The government’s proposal to exempt newly built commercial developments from empty property rates for the first 18 months will encourage more speculative retail development and ease the financial pressure on schemes in the early phases.

The Department for Communities and Local Government has recently finished consulting on a proposal to exempt newly built commercial property from empty property rates for the first 18 months following completion. The temporary exemption will apply to property completed between 1 October 2013 and 30 September 2016.

First announced in the 2012 Autumn Statement, the proposed exemption is intended to encourage new construction and it could also have a positive impact on investor confidence in the sector.

This is a positive move which will boost commercial property development and make speculative development, particularly in the retail sector, more feasible and attractive to investors.
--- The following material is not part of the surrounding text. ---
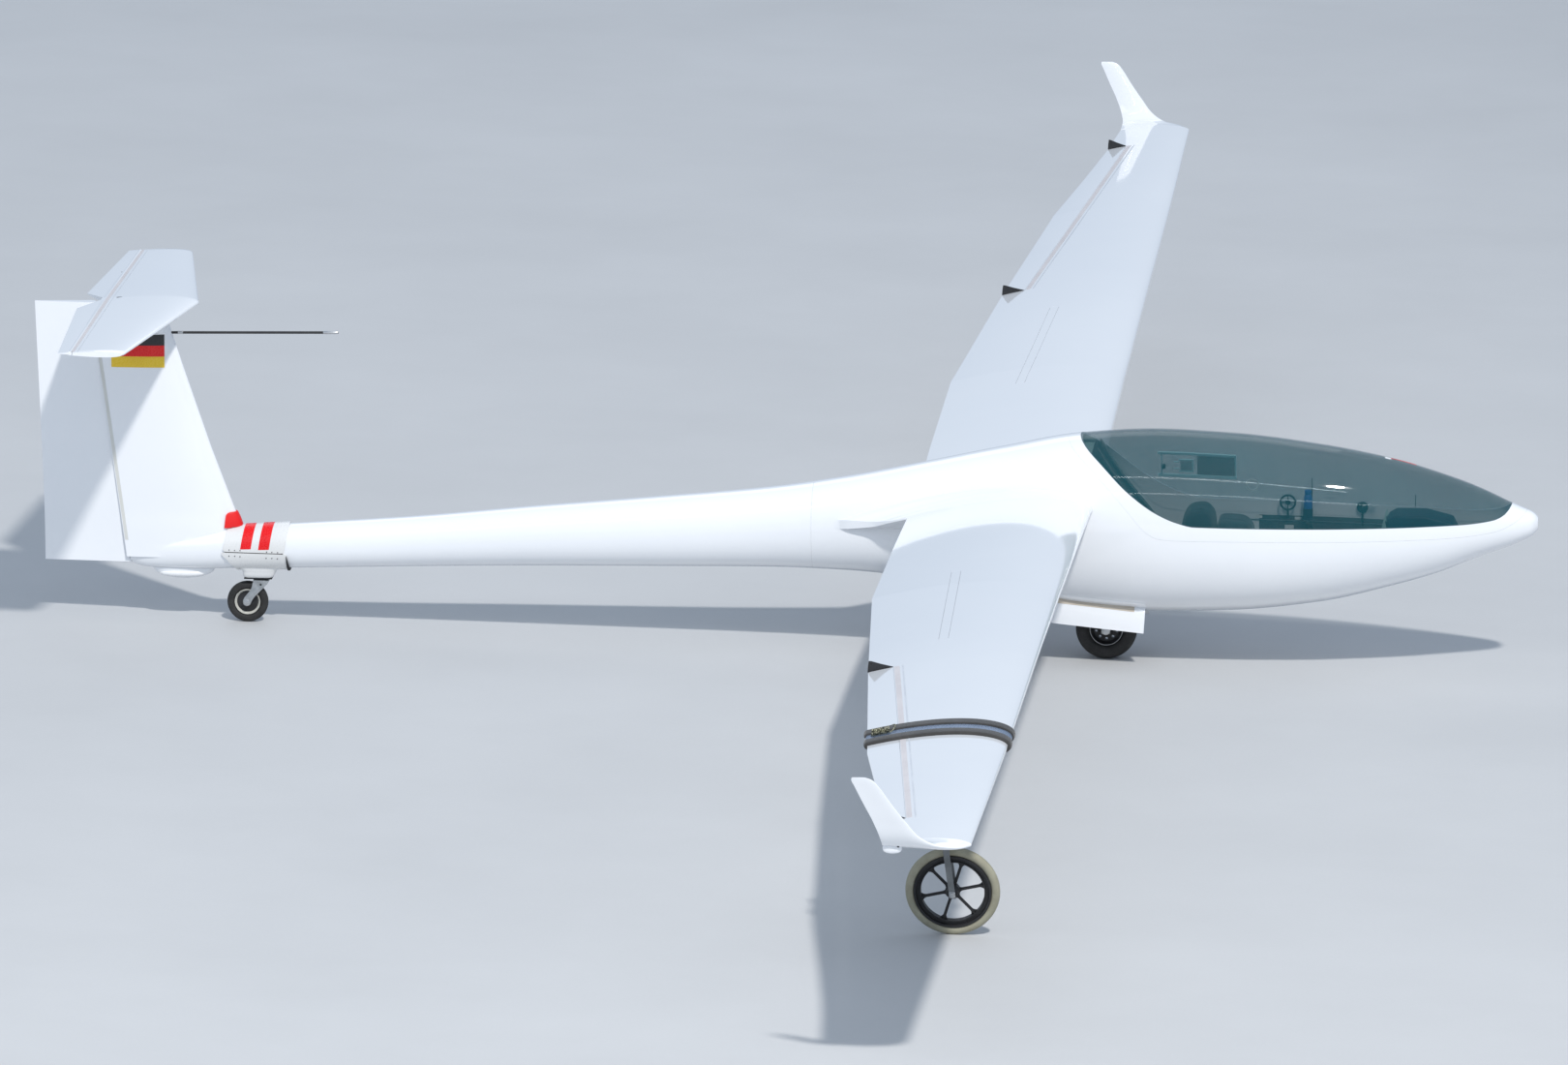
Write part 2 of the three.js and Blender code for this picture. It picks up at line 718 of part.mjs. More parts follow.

The market as a whole will benefit from this renewed buoyancy and tenants will benefit from more good quality stock to choose from.

For some commercial property landlords, the fact that the exemption only applies to new stock could be negative in the short term – reducing tenant demand for existing property and possibly opening the door to even more landlord/tenant negotiation. However, this dip in demand for existing property could play into the hands of smaller, independent retailers looking for lower grade, value-for-money space in established retail locations.

While landlords with portfolios consisting predominantly of existing or secondary stock would have liked to see the temporary exemption applied across the board, most will welcome its introduction nonetheless because it will help to refocus investors on the retail property sector.

Smaller, independent retailers will also benefit from access to good quality space in established retail locations on highly competitive terms and this can only be a good thing for retail property sector and the UK economy as a whole.

Further detail about the proposed empty property rates exemption is expected to be published in the coming weeks.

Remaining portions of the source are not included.